The premise of this book is simple: it lists activities that you can do with your younger child (ages 10 & under, mostly) that are designed to increase bonding and closeness. Most of the activities involve physical contact, are game-like and engaging to a little one, and have an underlying intention of promoting trusting and attached feelings between the child and the primary caregiver. It is organized very well and easy to navigate to just the type of activity you want.
On a personal level, the usefulness of this book for our family can't be overstated. I learned early on that I was more of a "physical play" mom than an on-the-floor-play kind of mom, and that my daughter was very receptive and happy when I would play physical games with her. My repertoire was limited to ride the horse kind of lap games I learned from my mom, with a few others thrown in from Kindermusik. This book has dozens and dozens of wonderful ideas. The author, who is a strong advocate of the importance of healthy bonds and attachments between parent and child, has insights on my child's reaction to the games that have been spot on. It didn't take long for my daughter to ask to play the games when she was feeling disconnected, as the games always help us get back "in sync" much more quickly than a long night of what-went-wrong analysis on my part. If you and your children like physical games, and you recognize the household harmony that comes when everyone feels strongly bonded, you will love this book. And....although we don't have an adopted, foster, or traumatized child at this time, I've not seen a better book on the market for helping heal these past hurts in a practical way.
I was actually pretty disappointed in this book. What I did like was the ideas for the I Love You rituals- basically time you take to focus on making your child feel loved and deserving of your time. I thought these were great and have already started implementing a lot of them.
But there was a lot that I didn't agree with. I think that in many points she was a little far fetched. According to her, kids play hide and seek to see if you care enough to find them. Honestly, I think kids play hide and seek because they think it is fun, not for a deeper meaning. She also gave a lot of advice that I just didn't find applicable to the real world. For example, early in the book she states that you shouldn't reward your children because that will teach them to not do things for intrinsic value. I completely disagreed with this point. Yes, I want my children to feel good about the work they have done and want to have the good feeling again, but I also want them to understand that what they did was positive, because in reality, kids need to be shown that what they are doing is good. Not a lot of people clean because they just love doing it- they clean because that is what is expected of them.
Again, this book was okay, and I don't regret reading it, but I do think that the author maybe just has a different approach to parenting that what I find works and perhaps that is why I couldn't see the purpose of many of her tips.
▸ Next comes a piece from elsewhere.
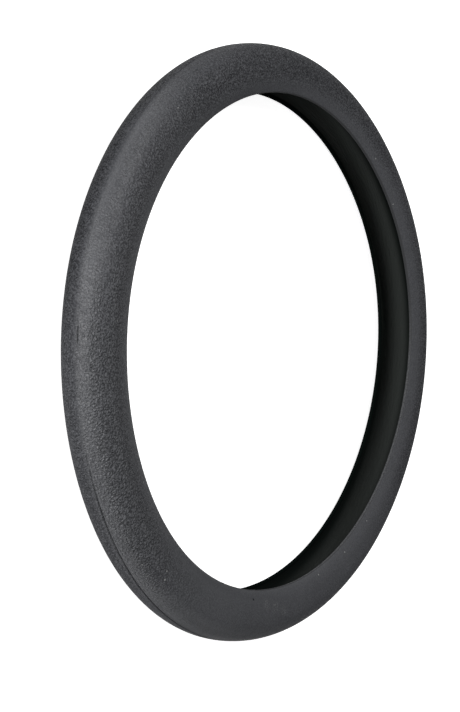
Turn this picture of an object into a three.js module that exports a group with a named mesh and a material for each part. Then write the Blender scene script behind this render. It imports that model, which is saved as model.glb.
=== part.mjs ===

The first 1/3 of the book makes a pretty good case for the importance of little rituals. They build trust, relationship, etc. They serve as inside jokes or shortcuts for quickly touching back to those trusting, cooperating, loving moments. (My take, not exactly what the book says.) And lots of stuff on the importance of having well centered, trusting, loved kids.
The remaining 2/3 are little rhyming games to do on fingers or bodies during quiet times (e.g. as you're getting ready to put shoes on or off, sitting in a waiting room, etc.) or slightly more active activities, too. They're aimed at the 2-4 year old set, ideally, but a few were instant hits with my 6 and 8 year old. Complaint: Many involve taking a classic nursery rhyme (e.g. There was an old lady who lived in a shoe) and re-wording it heavily to make it somewhat sappier and more positive. We all know how dark those rhymes can be! But they're not very intuitive. However, if they're treated as examples and starting points for people to make up their own little rhymes and games, it's helpful. I am more intentional about touching the kids, making eye contact, and choosing my words to build connection.